Wednesday, February 24, 2010

Just finished reading...

...THE FAREWELL SYMPHONY and NOCTURNES FOR THE KING OF NAPLES by Edmund White.

I suppose I should have read NOCTURNES FOR THE KING OF NAPLES first, followed by THE FAREWELL SYMPHONY. But I didn’t.

They both cover the same stories, characters and events from White's life. But THE FAREWELL SYMPHONY, whose title references a Haydn piece where each orchestra member stops playing and leaves the stage one by one until only two muted violins remain, is much more autobiographical. Pioneering gay author Edmund White tells us about losing his lover to AIDS in Paris while intercutting to memories throughout his life—memories of loves and losses, parents and family and friends, traveling and writing. But especially losses. The early years of AIDS, the seemingly unending deaths of friends, and the weekly or almost daily funerals are all told with heartbreaking starkness. Each friend, each orchestra member leaves one after the other, the sound of life growing smaller and dimmer with each exit.

Names of prominent people have been changed and, he tells us, some characters are composites, but we still get the sense of White’s life just the same. When presented in this way, his life seems restless, maybe even aimless, funny in places, often unlikely, but sad and lonely. He carries with him throughout his life a motif of loneliness, somewhat resulting from the institutionalized and publicly sanctioned scorn and derision of gay relationships and gay life in general. But some of this loneliness comes from himself, choosing partners whom he knows, even at the time, are not the best for him—he pines for men who are indifferent, unavailable or simply not interested. I suppose this is not so unusual—people of all persuasions seem to make such mistakes, especially in youth when experience has not caught up to longing.

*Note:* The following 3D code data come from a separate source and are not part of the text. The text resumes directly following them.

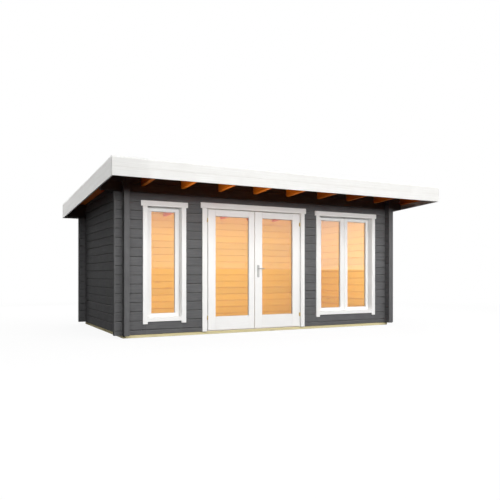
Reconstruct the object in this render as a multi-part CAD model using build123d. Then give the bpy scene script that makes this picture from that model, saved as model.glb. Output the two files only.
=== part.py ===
from build123d import *
import os
from math import ceil, floor, radians, tan

# Garden office pod: a log cabin with a pent roof, a glazed double door and two windows.
# All sizes are in millimetres. X runs to the right, Y to the back, Z up.
# The origin lies on the ground, under the middle of the roof's outline.

# Body of the cabin: the front wall's piers and openings, from left to right, make up its width
left_pier_width = 373.5
single_window_width = 530.0
pier_left_of_door_width = 444.0
door_leaves_width = 1668.0
pier_right_of_door_width = 418.5
double_window_width = 1137.0
right_pier_width = 394.0
body_depth = 2750.0
wall_thickness = 70.0

# Logs: every course is one pitch high, with a bevelled groove along each seam
log_pitch = 135.0
first_course_front = 67.5
first_course_side = 135.0
groove_depth = 8.0
groove_half_height = 9.0
log_end_length = 102.0
end_board_thickness = 18.0
end_board_width = 78.0
top_log_reach = 315.0
least_head_height = 100.0

# Foundation and floor
foundation_height = 45.0
foundation_recess = 10.0
foundation_beam_width = 100.0
joist_count = 6
joist_width = 45.0
floor_thickness = 19.0

# Roof
roof_pitch_degrees = 3.1
front_overhang = 890.0
back_overhang = 210.0
side_overhang = 368.0
front_infill_height = 109.3
rafter_count = 10
rafter_width = 58.0
rafter_depth = 148.0
rafter_notch_play = 0.5
deck_thickness = 19.0
covering_thickness = 4.0
fascia_thickness = 22.0
fascia_height = 248.0
fascia_groove_depth = 3.0
fascia_groove_half_height = 3.0
trim_thickness = 2.0
trim_drop = 18.0
trim_inner_width = 40.0

# Casings round the windows and the door
casing_thickness = 20.0
casing_leg_width = 73.0
casing_head_height = 80.0
casing_ear = 28.0
casing_rail_height = 62.0
casing_leg_tail = 34.0
casing_joint = 0.4
door_casing_head_height = 88.0

# Windows: a lined frame at the inner side of the wall carries the sashes
window_bottom = 293.0
window_top = 1944.0
lining_thickness = 20.0
frame_ledge = 22.0
frame_ledge_setback = 30.0
sash_setback = 60.0
sash_thickness = 48.0
sash_fit = 0.5
sash_stile = 56.0
sash_top_rail = 46.0
sash_bottom_rail = 52.0
window_glass_setback = 20.0
window_glass_thickness = 18.0
meeting_stile = 68.0
mullion_width = 22.0
mullion_setback = 14.0

# Door frame, leaves and threshold
door_meeting_offset = -12.0
door_bottom = 57.0
door_top = 1948.0
leaf_thickness = 46.0
leaf_gap = 6.0
leaf_meeting_gap = 8.0
door_frame_width = 44.0
door_frame_setback = 15.0
leaf_stop_gap = 6.0
door_stop_width = 15.0
door_strip_width = 30.0
threshold_thickness = 6.0
leaf_stile = 126.0
active_meeting_stile = 133.0
passive_meeting_stile = 103.0
leaf_top_rail = 99.0
leaf_bottom_rail = 211.0
meeting_groove_width = 31.0
meeting_groove_depth = 14.0
door_glass_setback = 22.0
door_glass_thickness = 16.0
glass_edge_cover = 12.0
glass_fit = 0.3

# Hinges
hinge_axis_side = 13.0
hinge_axis_front = 8.0
hinge_radius = 7.0
hinge_pin_radius = 3.5
hinge_pin_play = 0.3
hinge_half_height = 28.0
hinge_half_gap = 0.6
hinge_arm_width = 6.0
hinge_arm_depth = 6.0
hinge_arm_setback = 2.0
hinge_cap_height = 4.0
hinge_heights = (253.0, 1774.0)

# Lever handle on the right leaf
handle_height = 1027.0
handle_inset = 58.0
plate_width = 38.0
plate_above = 55.0
plate_below = 141.0
plate_thickness = 8.0
plate_corner = 6.0
lever_reach = 95.0
lever_radius = 9.0
lever_elbow = 12.0
lever_standoff = 46.0
spindle_radius = 8.0
spindle_play = 0.5

# Derived places
body_width = (
    left_pier_width
    + single_window_width
    + pier_left_of_door_width
    + door_leaves_width
    + pier_right_of_door_width
    + double_window_width
    + right_pier_width
)
roof_width = body_width + 2 * side_overhang
roof_depth = body_depth + front_overhang + back_overhang
roof_front = -roof_depth / 2
roof_back = roof_depth / 2
wall_front = roof_front + front_overhang
wall_back = roof_back - back_overhang
wall_left = -body_width / 2
wall_right = body_width / 2
room_left = wall_left + wall_thickness
room_right = wall_right - wall_thickness
room_front = wall_front + wall_thickness
room_back = wall_back - wall_thickness
slope = tan(radians(roof_pitch_degrees))
wall_base = foundation_height
floor_top = foundation_height + floor_thickness
window_hole_bottom = window_bottom - lining_thickness
window_hole_top = window_top + lining_thickness
door_head_bottom = door_top + leaf_gap
door_hole_top = door_head_bottom + door_frame_width


def front_seam(index):
    """Height of a seam in the front and back walls."""
    return wall_base + first_course_front + log_pitch * index


# The front wall ends at the first seam that leaves enough log over the openings
highest_opening = max(window_hole_top, door_hole_top)
front_band_top = front_seam(ceil((highest_opening + least_head_height - front_seam(0)) / log_pitch))
front_deck_underside = front_band_top + log_pitch + front_infill_height


def deck_top(y):
    """Height of the roof boards' upper face at a place y."""
    return front_deck_underside + deck_thickness - slope * (y - wall_front)


def deck_underside(y):
    return deck_top(y) - deck_thickness


def rafter_underside(y):
    return deck_underside(y) - rafter_depth


def block(x0, x1, y0, y1, z0, z1):
    middle = Pos((x0 + x1) / 2, (y0 + y1) / 2, (z0 + z1) / 2)
    return middle * Box(x1 - x0, y1 - y0, z1 - z0)


def prism_along_x(points, x0, x1):
    """Solid with a section of (y, z) points, carried from x0 to x1."""
    section = Plane.YZ * make_face(Polyline(*points, close=True))
    return Pos(x0, 0, 0) * extrude(section, x1 - x0)


def prism_along_y(points, y0, y1):
    """Solid with a section of (x, z) points, carried from y0 to y1."""
    section = Plane.XZ * make_face(Polyline(*points, close=True))
    return Pos(0, y1, 0) * extrude(section, y1 - y0)


def log_section(face, bottom, top, first_seam):
    """Section of stacked logs: a groove on both faces at every seam between bottom and top."""
    seams = []
    seam = first_seam
    while seam < top - groove_half_height:
        if seam > bottom + groove_half_height:
            seams.append(seam)
        seam += log_pitch
    near = [(face, bottom)]
    far = [(face + wall_thickness, bottom)]
    for height in seams:
        near.append((face, height - groove_half_height))
        near.append((face + groove_depth, height))
        near.append((face, height + groove_half_height))
        far.append((face + wall_thickness, height - groove_half_height))
        far.append((face + wall_thickness - groove_depth, height))
        far.append((face + wall_thickness, height + groove_half_height))
    near.append((face, top))
    far.append((face + wall_thickness, top))
    return near + far[::-1]


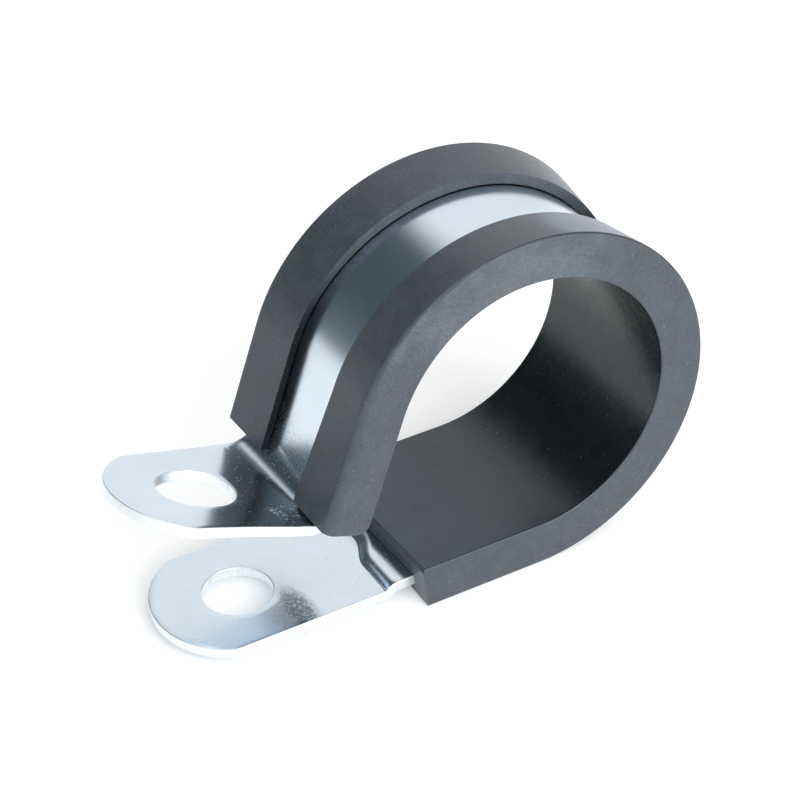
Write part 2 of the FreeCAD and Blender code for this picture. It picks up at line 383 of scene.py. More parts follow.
def sweep(runs, here, heading):
    """Carries the selection along straight runs (length,) and turns (radius, turn, side)."""
    for run in runs:
        if len(run) == 1:
            move = ahead_of(heading) * run[0]
            bpy.ops.mesh.extrude_region_move(TRANSFORM_OT_translate={"value": move})
            here = here + move
            continue
        radius, turn, side = run
        to_centre = ahead_of(heading + math.pi / 2) * radius * side
        centre = here + to_centre
        bpy.ops.mesh.spin(
            steps=max(FEWEST_STEPS, round(turn / ARC_STEP)), angle=turn, center=centre,
            axis=(0, side, 0))
        heading += side * turn
        here = centre - ahead_of(heading + math.pi / 2) * radius * side
    return here, heading


def apply_modifier(piece, kind, **settings):
    """Adds a modifier with its settings and applies it."""
    modifier = piece.modifiers.new(kind.title(), kind)
    for name, value in settings.items():
        setattr(modifier, name, value)
    bpy.ops.object.modifier_apply(modifier=modifier.name)


def close_up(piece, node):
    """Shades a finished piece, and puts it in the place of its CAD node."""
    bpy.ops.object.shade_smooth()
    apply_modifier(piece, "WEIGHTED_NORMAL", weight=100, keep_sharp=False)
    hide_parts(node)
    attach(piece, "root")


# The strip

def ear_outline(strip, angle, spacing):
    """A point of an ear's outline, in the ear's own plane about its hole, with the tip to -X."""
    half = strip.width / 2
    tip_radius = half + strip.tip_overhang
    tip_corner = math.pi - math.asin(half / tip_radius)
    root_corner = math.atan2(half, strip.root_reach)
    size, side = abs(angle), math.copysign(1, angle)
    if abs(size - tip_corner) < spacing / 2:
        return Vector((math.cos(tip_corner) * tip_radius, side * half, 0))
    if size > tip_corner:
        return Vector((math.cos(size), side * math.sin(size), 0)) * tip_radius
    if abs(size - root_corner) < spacing / 2:
        return Vector((strip.root_reach, side * half, 0))
    if size < root_corner:
        return Vector((strip.root_reach, side * strip.root_reach * math.tan(size), 0))
    return Vector((half / math.tan(size), side * half, 0))


def spread_ear(piece, strip, place, points, loops=6):
    """Grows a selected circle, the hole's rim, in loops out to the ear's outline."""
    flat = place.inverted()
    spacing = 2 * math.pi / points

    def outwards(share):
        def rule(spot):
            local = flat @ spot
            angle = math.atan2(local.y, local.x)
            rim = Vector((math.cos(angle), math.sin(angle), 0)) * strip.hole_radius
            return place @ rim.lerp(ear_outline(strip, angle, spacing), share)
        return rule

    for loop in range(1, loops + 1):
        bpy.ops.mesh.extrude_edges_move()
        shape(piece, outwards(loop / loops))


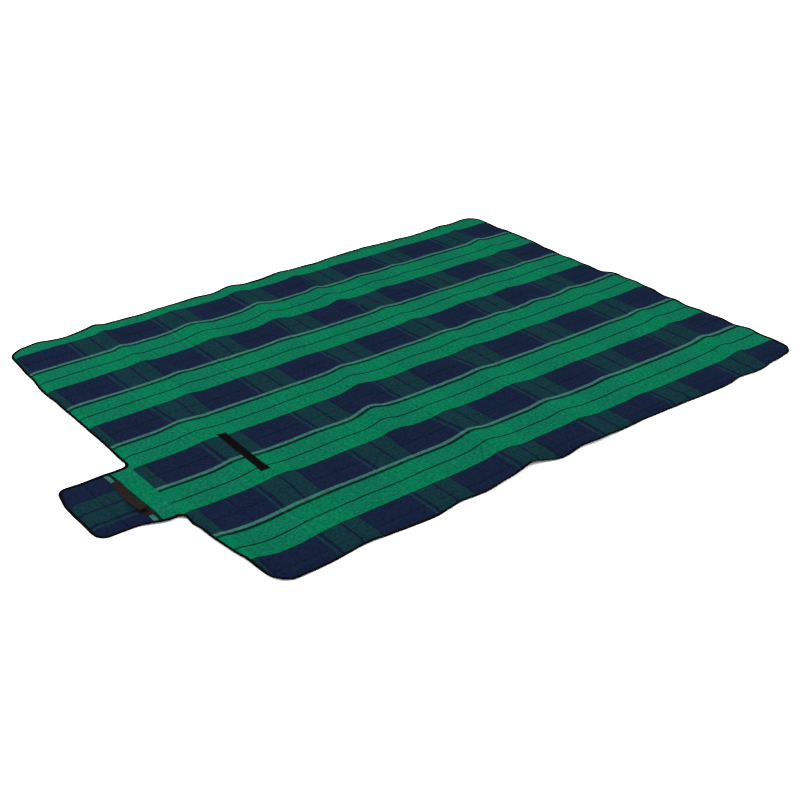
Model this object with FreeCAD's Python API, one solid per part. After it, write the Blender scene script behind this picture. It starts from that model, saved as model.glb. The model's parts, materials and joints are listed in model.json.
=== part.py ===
"""Padded camp blanket with a carry tongue: wadding between a tartan face cloth and a waterproof backing,
bound all round with folded tape, a webbing handle on the tongue and a hook-and-loop closure.

Frame: millimetres, +Z up, origin at the bottom centre of the whole blanket lying flat and open, face up.
+X runs along the blanket's length, away from the tongue, and +Y runs from its front edge to its back edge.
"""

import os

import FreeCAD
import Part

Vector = FreeCAD.Vector

# Overall size
PANEL_LENGTH = 1500.0
PANEL_WIDTH = 1200.0
PANEL_CORNER_RADIUS = 40.0
TONGUE_LENGTH = 175.0
TONGUE_WIDTH = 207.0
TONGUE_CENTRE_Y = -170.0
TONGUE_CORNER_RADIUS = 22.0
TONGUE_ROOT_RADIUS = 13.0

# Layers, from the ground up
BACKING = 0.4
WADDING = 2.0
FACE_CLOTH = 1.6
THICKNESS = BACKING + WADDING + FACE_CLOTH

# Edge binding: a tape folded over the pressed rim of the layers
TAPE = 0.8
BINDING_WIDTH = 6.0
RIM_WADDING = 0.8

# Sewing thread, as a raised line
THREAD_WIDTH = 0.8
THREAD_HEIGHT = 0.3
BINDING_SEAM_INSET = 4.3

# Fold lines and the gaps between the rigid pieces beside them
BODY_GAP = 0.3
FOLD_LINES = (-PANEL_WIDTH / 4, 0.0, PANEL_WIDTH / 4)

# Hook-and-loop closure
STRIP_WIDTH = 20.0
LOOP_STRIP_LENGTH = 190.0
LOOP_STRIP_FROM_EDGE = 200.0
LOOP_STRIP_TILT = -2.4
LOOP_STRIP_HEIGHT = 1.2
HOOK_STRIP_LENGTH = 170.0
HOOK_STRIP_FROM_END = 30.0
HOOK_STRIP_HEIGHT = 1.0
STRIP_SEAM_INSET = 2.0

# Seam that joins the tongue to the panel
ALLOWANCE_WIDTH = 10.0
ALLOWANCE_THICKNESS = 0.8
ALLOWANCE_SHORTER_BY = 30.0
SEAM_THREAD_INSET = 1.0

# Webbing handle
WEBBING_WIDTH = 20.0
WEBBING_THICKNESS = 1.2
HANDLE_FROM_EDGE = 53.0
HANDLE_FRONT_Y = -263.0
HANDLE_BACK_Y = -109.0
HANDLE_END_LENGTH = 25.0
HANDLE_RISE = 7.0
BOX_STITCH_INSET = 4.0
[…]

He is quite unapologetic—and rightly so—about “cruising” for sex on the docks and piers in New York City or in parks in Rome or in the dunes of Fire Island. The sex is described with the same starkness as his description of lost love and death. He speaks at length and often about the attitude fostered by gay liberation of the 60s and 70s (he was present at the historic Stonewall Riot!). This frank treatment of sex and an affirmation of oneself as a sexual being is one I appreciate and agree with, but after a while, White’s need for cruising and sex starts to seem a bit compulsive and I wondered now and then, “When did he have time to write anything?” He is aware of this himself and rolls it into the mix with everything else.

I must confess that it was sometimes a bit difficult to remember all the men in his story. Names and personalities bled together. It was a bit like reading ONE HUNDRED YEARS OF SOLITUDE, with nearly everyone named Aureliano Buendia, but Marquez was making a point: “The more things change the more they stay the same.” Or “Meet the new boss—same as the old boss.” Or even better: “The more time goes by, the more everything becomes alike—interchangeable.” I mention this because I suspect that White had a similar idea in mind. Men come and go, love comes and goes. And I know it is like this for everyone. We look back on our lives and it often appears not as a pattern, but as solid mass.

NOCTURNES FOR THE KING OF NAPLES was all this but in a slim volume of gorgeous, embellished and highly ornate prose. It was dream-like meeting the same people and reading about the same events and circumstances but told to me through a veil of silk, in the golden light of sunset or the tenebrous otherworldly light of dusk. Had I read NOCTURNES first, its enigmatic feeling would have impressed itself upon me as truth, but hearing the unadorned, gossipy version first in THE FAREWELL SYMPHONY takes away the mystery. Which is not to say that NOCTURNES is not worth reading, because it certainly is. Despite the fact that it appears to be a slim volume, it is a surprisingly slow read. The baroque form of his sentences, the curlicues of his logic and the delicacy of description requires one to read slowly, take it in, digest it.

Recommend? Yes. But if you are going to read them both, do it the other way around.